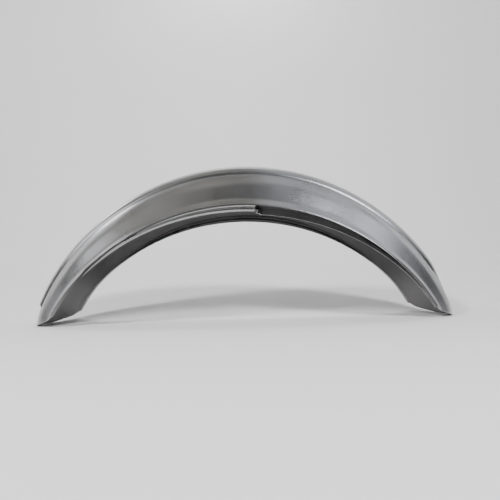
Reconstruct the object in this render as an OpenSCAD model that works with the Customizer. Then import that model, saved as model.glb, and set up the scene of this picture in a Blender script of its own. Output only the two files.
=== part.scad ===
// Motorcycle rear fender, pressed from one steel sheet.
// It stands on its two ends as an arch, with the length along X, the width along Y and the top at +Z.
// The side at -Y is the chain side: past the top of the arch its lower lip is pressed inwards.
// The origin is on the ground, midway between the two ends and midway across the width.

/* [Arch] */
// Outer radius over the centre rib at the top, about the wheel's centre
crown_r = 340.5; // [300:0.5:400]
// Angle of the whole arch, end to end
arch_angle = 142.4; // [120:0.4:150]
// How far both ends are tucked in towards the wheel
end_tuck = 3.4; // [0:0.2:8]
// Angle before each end over which it is tucked in
tuck_run = 19; // [10:1:24]
// Angle from the middle to the place where the section is deepest
deepest_at = 1; // [-3:0.5:3]
// Thickness of the sheet
sheet_t = 2; // [1.6:0.1:2.4]
// How far the corners of the rounded ends are drawn back from the middle of the end
end_round = 31.5; // [20:0.5:45]

/* [Section] */
// Width between the two ridges that run above the lips
ridge_w = 140.8; // [130:0.2:160]
// Radius of the round top across the width
top_r = 58; // [56:1:62]
// Slope of the side walls against level
wall_slope = 60; // [57:1:64]
// Slope of the flared foot of each wall, at the ridge
foot_slope = 46; // [40:1:52]
// Radius of the hollow curve between a wall and its flared foot
foot_r = 16; // [12:1:20]
// Depth of the ridge below the sheet's top line, where the section is deepest
ridge_drop = 61.5; // [58:0.5:66]
// Depth of the ridge below the sheet's top line, at the two ends
ridge_drop_end = 30.4; // [27:0.2:36]

/* [Centre rib] */
// Width of the raised rib at the middle of the arch
rib_w = 70; // [50:1:78]
// Width of the raised rib at its two ends
rib_end_w = 56; // [44:1:64]
// Height of the rib above the sheet beside it
rib_h = 4.9; // [3:0.1:6.5]
// Height of the rib towards its two ends
rib_end_h = 4.4; // [2:0.1:6]
// Width of each rounded shoulder of the rib
rib_shoulder = 12; // [8:1:16]
// Angle between the rib's blunt end and the rear end of the arch
rib_rear_gap = 4.5; // [3:0.5:8]
// Angle between the rib's fading end and the front end of the arch
rib_front_gap = 6.5; // [4:0.5:9]

/* [Lips] */
// Radius of the rolled bead along each lower edge
bead_r = 3.8; // [3:0.1:4.5]
// Height of a lip below its ridge, at the middle of the arch
lip_h = 11.6; // [10:0.1:14]
// How far the bead's centre stands out past the ridge
bead_out = 0.8; // [0:0.1:1.5]
// Depth of the groove between the ridge and the bead
groove = 0.8; // [0.4:0.1:1.2]

/* [Chain clearance] */
// Angle past the top of the arch at which the chain side lip steps in
chain_start = 3.7; // [1:0.1:10]
// Angle over which the lip's lower edge runs over to its inner line
chain_run = 3.5; // [3:0.5:8]
// How far the chain side lip is pressed in
chain_in = 18; // [10:0.5:22]

/* [Hidden] */
// Half of the arch's angle and half of the width over the ridges
half = arch_angle / 2;
ridge_y = ridge_w / 2;
// Angle over which the rib's blunt rear end falls, and its front end fades
blunt_run = 0.8;
fade_run = 9;
// Angle over which the chain side bead is cut off, and its lip's upper part steps in
cut_run = 0.4;
upper_run = 1.4;
// Smallest share of the lip that is left at the ends
lip_end = 0.06;
// How fast the lip gets lower towards the ends
lip_fall = 2.2;

function clamp(x) = min(1, max(0, x));
function smooth(a, b, x) = let (t = clamp((x - a) / (b - a))) t * t * (3 - 2 * t);
function mix(a, b, t) = a + (b - a) * t;
function steps(a, b, n) = [for (i = [0 : n - 1]) mix(a, b, i / n)];

// Share of the way from the middle of the arch to its ends, measured by height
function toward_end(a) = clamp((1 - cos(a - deepest_at)) / (1 - cos(half)));
// Radius of the sheet's own top line, beside the rib
function tuck(a) = clamp((abs(a) - half + tuck_run) / tuck_run);
function sheet_r(a) = crown_r - rib_h - end_tuck * tuck(a) * tuck(a);
// How much flatter the section is at an angle than at the middle
function flatten(a) = mix(1, ridge_drop_end / ridge_drop, toward_end(a));
// Share of the full lip that stands at an angle
function lip_share(a) = mix(lip_end, 1, pow(1 - toward_end(a), lip_fall));
// Distance by which the rounded end is drawn back, at a place across the width
end_shape = 3.3;
function corner_cut(y) = end_round * pow(min(abs(y), ridge_y) / ridge_y, end_shape);
// Angle of the end at a place across the width, as a share of the whole arch
function reach(y) = 1 - corner_cut(y) / (crown_r * half * PI / 180);

// The section beside the rib: a round top, a straight wall and a hollow curve out to the ridge.
// Each point is [across, below the top, slope].
function top_point(s) = [top_r * sin(s), top_r * (1 - cos(s)), s];
wall_top = top_point(wall_slope);
foot_across = foot_r * (sin(wall_slope) - sin(foot_slope));
foot_down = foot_r * (cos(foot_slope) - cos(wall_slope));
flare_down = 3;
flare_across = flare_down / tan(foot_slope);
wall_down = ridge_drop - wall_top[1] - foot_down - flare_down;
wall_across = ridge_y - wall_top[0] - foot_across - flare_across;
foot_top = [wall_top[0] + wall_across, wall_top[1] + wall_down];
function foot_point(s) = [
    foot_top[0] + foot_r * (sin(wall_slope) - sin(s)),
    foot_top[1] + foot_r * (cos(s) - cos(wall_slope)), s];

// Width and height of the rib at an angle
function rib_half(a) = mix(rib_w, rib_end_w, toward_end(a)) / 2;
function rib_rise(a) =
    mix(rib_h, rib_end_h, toward_end(a))
    * smooth(-half + rib_rear_gap, -half + rib_rear_gap + blunt_run, a)
    * (1 - smooth(half - rib_front_gap - fade_run, half - rib_front_gap, a));
// Share of the rib's height: flat on top, falling round to a sharp foot
function rib_share(y, edge) =
    let (t = clamp((y - edge + rib_shoulder) / rib_shoulder)) sqrt(max(0, 1 - t * t));

// Points across one side from the middle to the ridge at an angle: [across, below, slope, share of rib]
rib_parts = [0, 0.35, 0.7];
shoulder_parts = [0, 0.45, 0.75, 0.93, 1];
function body_points(a) =
    let (edge = rib_half(a), foot_s = asin(edge / top_r))
    concat(
        [for (f = rib_parts) let (y = f * (edge - rib_shoulder)) top_point(asin(y / top_r))],
        [for (f = shoulder_parts) let (y = edge - rib_shoulder * (1 - f)) top_point(asin(y / top_r))],
        [for (i = [1 : 6]) top_point(mix(foot_s, wall_slope, i / 6))],
        [for (i = [1 : 2]) [
            mix(wall_top[0], foot_top[0], i / 2), mix(wall_top[1], foot_top[1], i / 2), wall_slope]],
        [for (i = [1 : 3]) foot_point(mix(wall_slope, foot_slope, i / 3))],
        [[ridge_y, ridge_drop, foot_slope]]);

// The same points on the flattened section at an angle, on the outer face or a sheet's thickness inside it
function flat_slope(s, a) = atan(flatten(a) * tan(s));
function outer_body(a) = [for (p = body_points(a))
    let (s = flat_slope(p[2], a), rise = rib_rise(a) * rib_share(p[0], rib_half(a)))
    [p[0] + rise * sin(s), p[1] * flatten(a) - rise * cos(s)]];
function inner_body(a) =
    let (pts = body_points(a), last = len(pts) - 1)
    [for (i = [0 : last - 1]) let (p = pts[i], s = flat_slope(p[2], a),
        rise = rib_rise(a) * rib_share(p[0] + sheet_t / 2, rib_half(a)) - sheet_t)
    [p[0] + rise * sin(s), p[1] * flatten(a) - rise * cos(s)]];

// Lip with a rolled bead, from just below the ridge round to the inside: offsets from the ridge
bead_turn = 8;
function bead_lip(a) =
    let (
        k = lip_share(a),
        r = max(sheet_t / 2, bead_r * k),
        cy = mix(-sheet_t / 2, bead_out, k),
        cz = mix(1.8, lip_h - bead_r, k),
        last = mix(180, 224, k),
        s = flat_slope(foot_slope, a))
    concat(
        [[0.2 * k, 1 * k], [-groove * k, 3.4 * k]],
        [for (i = [0 : bead_turn - 1]) let (t = mix(-70, last, i / (bead_turn - 1)))
            [cy + r * cos(t), cz + r * sin(t)]],
        [[-sheet_t, sheet_t * (1 / cos(s) - tan(s))]]);

// Lip pressed in for the chain, with as many points
function chain_lip(a) =
    let (
        k = lip_share(a),
        e = mix(2.8, lip_h + 1, k),
        lower = chain_in * k * smooth(chain_start, chain_start + chain_run, a),
        upper = chain_in * k * smooth(chain_start, chain_start + upper_run, a),
        t = sheet_t,
        fold = clamp(upper / 8))
    [
        [0, 0.6 * k],
        [-upper / 2, mix(0.8, 2.6, k)],
        [-upper, mix(1, 4.4, k)],
        [-lower, mix(1.4, 7, k)],
        [-lower, e - 0.7],
        [-lower - t * 0.3, e],
        [-lower - t * 0.7, e],
        [-lower - t, e - 0.7],
        [-lower - t, mix(1.4, 6.6, k)],
        [-upper - t, mix(1.2, 3.4, k)],
        [-mix(t, t * 1.9, fold), mix(t * 0.47, -t * 0.25, fold)]
    ];
function lip_points(a, side) =
    side > 0 || a <= chain_start ? bead_lip(a)
    : let (w = clamp((a - chain_start) / cut_run), b = bead_lip(a), c = chain_lip(a))
      [for (i = [0 : len(b) - 1]) b[i] * (1 - w) + c[i] * w];

// One side's points, outer face down to the lip and back up inside: [across, below]
function side_outer(a, side) =
    let (drop = ridge_drop * flatten(a))
    concat(outer_body(a), [for (p = lip_points(a, side)) [ridge_y + p[0], drop + p[1]]]);
function reversed(l) = [for (i = [len(l) - 1 : -1 : 0]) l[i]];
function without_first(l) = [for (i = [1 : len(l) - 1]) l[i]];
function mirrored(l) = [for (p = l) [-p[0], p[1]]];

// The closed section at an angle: far side out and back inside, then near side inside and back out
function section(a) = concat(
    side_outer(a, 1),
    reversed(inner_body(a)),
    mirrored(without_first(inner_body(a))),
    mirrored(reversed(without_first(side_outer(a, -1)))));

// A ring of points round the sheet at an angle of the top line; towards the edges it is drawn back
function ring(a) =
    let (flat = section(a))
    [for (i = [0 : len(flat) - 1])
        let (
            own = a * reach(flat[i][0]),
            p = own == a ? flat[i] : section(own)[i],
            r = sheet_r(own) - p[1])
        [r * sin(own), p[0], r * cos(own)]];

// Faces that close an end: a strip between the outer and inner face, then the tip of each lip.
// The number of points across one side, the middle and the first point inside follow the section's order.
across = len(inner_body(0));
lip_count = len(bead_lip(0));
inside = 2 * across + lip_count;
function far_out(i) = i;
function far_in(i) = inside - i;
function near_in(i) = inside + i;
function near_out(i, n) = i == 0 ? 0 : n - i;
function end_faces(n) = concat(
    [for (i = [0 : across - 2]) [far_out(i), far_out(i + 1), far_in(i + 1), far_in(i)]],
    [for (i = [0 : across - 2]) [near_in(i), near_in(i + 1), near_out(i + 1, n), near_out(i, n)]],
    [[for (i = [far_out(across - 1) : far_in(across - 1)]) i]],
    [[for (i = [near_in(across - 1) : near_out(across - 1, n)]) i]]);

// Angles of the rings, closer together where the rib ends and where the lip steps in
rear_rib = -half + rib_rear_gap;
front_rib = half - rib_front_gap;
angles = concat(
    steps(-half, rear_rib, 2),
    steps(rear_rib, rear_rib + blunt_run, 2),
    steps(rear_rib + blunt_run, chain_start, 27),
    steps(chain_start, chain_start + cut_run, 1),
    steps(chain_start + cut_run, chain_start + chain_run, 5),
    steps(chain_start + chain_run, front_rib - fade_run, 18),
    steps(front_rib - fade_run, front_rib, 4),
    steps(front_rib, half, 2),
    [half]);

module fender() {
    rings = [for (a = angles) ring(a)];
    n = len(rings[0]);
    m = len(rings);
    ground = min([for (p = concat(rings[0], rings[m - 1])) p[2]]);
    points = [for (r = rings) for (p = r) p];
    sides = [for (j = [0 : m - 2]) for (i = [0 : n - 1])
        let (i2 = (i + 1) % n, b = j * n, c = (j + 1) * n)
        each [[b + i, b + i2, c + i2], [b + i, c + i2, c + i]]];
    front_cap = [for (f = end_faces(n)) [for (i = f) (m - 1) * n + i]];
    rear_cap = [for (f = end_faces(n)) reversed(f)];
    color("silver")
        translate([0, 0, -ground])
            polyhedron(points, concat(sides, rear_cap, front_cap), convexity = 10);
}

fender();
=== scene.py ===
import math

import bmesh
import bpy
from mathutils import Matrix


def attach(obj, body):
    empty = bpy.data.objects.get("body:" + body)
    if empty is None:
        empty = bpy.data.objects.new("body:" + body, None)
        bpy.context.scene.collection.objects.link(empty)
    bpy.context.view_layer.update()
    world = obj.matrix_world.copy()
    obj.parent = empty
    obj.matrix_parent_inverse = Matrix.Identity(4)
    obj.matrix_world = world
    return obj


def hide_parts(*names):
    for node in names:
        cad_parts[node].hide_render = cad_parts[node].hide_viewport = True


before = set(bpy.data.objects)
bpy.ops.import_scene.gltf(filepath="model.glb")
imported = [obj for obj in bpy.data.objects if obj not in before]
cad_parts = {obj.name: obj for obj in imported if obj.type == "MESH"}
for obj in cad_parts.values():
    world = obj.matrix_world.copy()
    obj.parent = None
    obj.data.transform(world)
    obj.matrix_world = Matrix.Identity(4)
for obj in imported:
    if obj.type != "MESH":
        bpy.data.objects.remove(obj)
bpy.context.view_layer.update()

# The pressed sheet.
# One strip of 2 mm steel is cut flat, drawn round over an arched die and stays one piece: a round top
# with a raised centre rib, straight side walls, and a flared foot that ends in a ridge over each lip.

# Sizes in millimetres, and angles in degrees from the top of the arch, below 0 towards the rear end
arch_half = 71.04
crown_radius = 340.4
end_tuck = 3.4
tuck_run = 19.0
tip_roll = 3.0
tip_roll_run = 4.0
deepest_at = 1.0
sheet_thickness = 2.0
end_round = 31.5
end_shape = 3.8
ridge_from_middle = 70.4
top_radius = 58.0
wall_slope = 62.8
foot_slope = 46.0
foot_radius = 28.0
flare_down = 4.5
ridge_depth = 61.5
ridge_depth_at_ends = 30.4
rib_width = 70.0
rib_width_at_ends = 56.0
rib_height = 4.9
rib_height_at_ends = 4.4
rib_shoulder = 11.0
rib_shoulder_fall = 0.7
rib_rear_gap = 4.5
rib_blunt_run = 0.8
rib_front_gap = 6.5
rib_fade_run = 9.0


def held(value):
    return min(1.0, max(0.0, value))


def eased(start, stop, value):
    share = held((value - start) / (stop - start))
    return share * share * (3 - 2 * share)


def between(first, last, share):
    return first + (last - first) * share


def sin_of(degrees):
    return math.sin(math.radians(degrees))


def cos_of(degrees):
    return math.cos(math.radians(degrees))


def toward_end(angle):
    # Share of the way from the deepest section to the shallow ones at the ends, by height
    return held((1 - cos_of(angle - deepest_at)) / (1 - cos_of(arch_half)))


def flattening(angle):
    return between(1, ridge_depth_at_ends / ridge_depth, toward_end(angle))


def flat_slope(slope, angle):
    return math.degrees(math.atan(flattening(angle) * math.tan(math.radians(slope))))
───
* _What you are asked to do_:
Nothing but the lines from the one with "sides = [for" through the one with "bpy.context.scene.collection.objects.link(empty)" should be repeated, and each exactly.

* _Exercise solution_:
    sides = [for (j = [0 : m - 2]) for (i = [0 : n - 1])
        let (i2 = (i + 1) % n, b = j * n, c = (j + 1) * n)
        each [[b + i, b + i2, c + i2], [b + i, c + i2, c + i]]];
    front_cap = [for (f = end_faces(n)) [for (i = f) (m - 1) * n + i]];
    rear_cap = [for (f = end_faces(n)) reversed(f)];
    color("silver")
        translate([0, 0, -ground])
            polyhedron(points, concat(sides, rear_cap, front_cap), convexity = 10);
}

fender();
=== scene.py ===
import math

import bmesh
import bpy
from mathutils import Matrix


def attach(obj, body):
    empty = bpy.data.objects.get("body:" + body)
    if empty is None:
        empty = bpy.data.objects.new("body:" + body, None)
        bpy.context.scene.collection.objects.link(empty)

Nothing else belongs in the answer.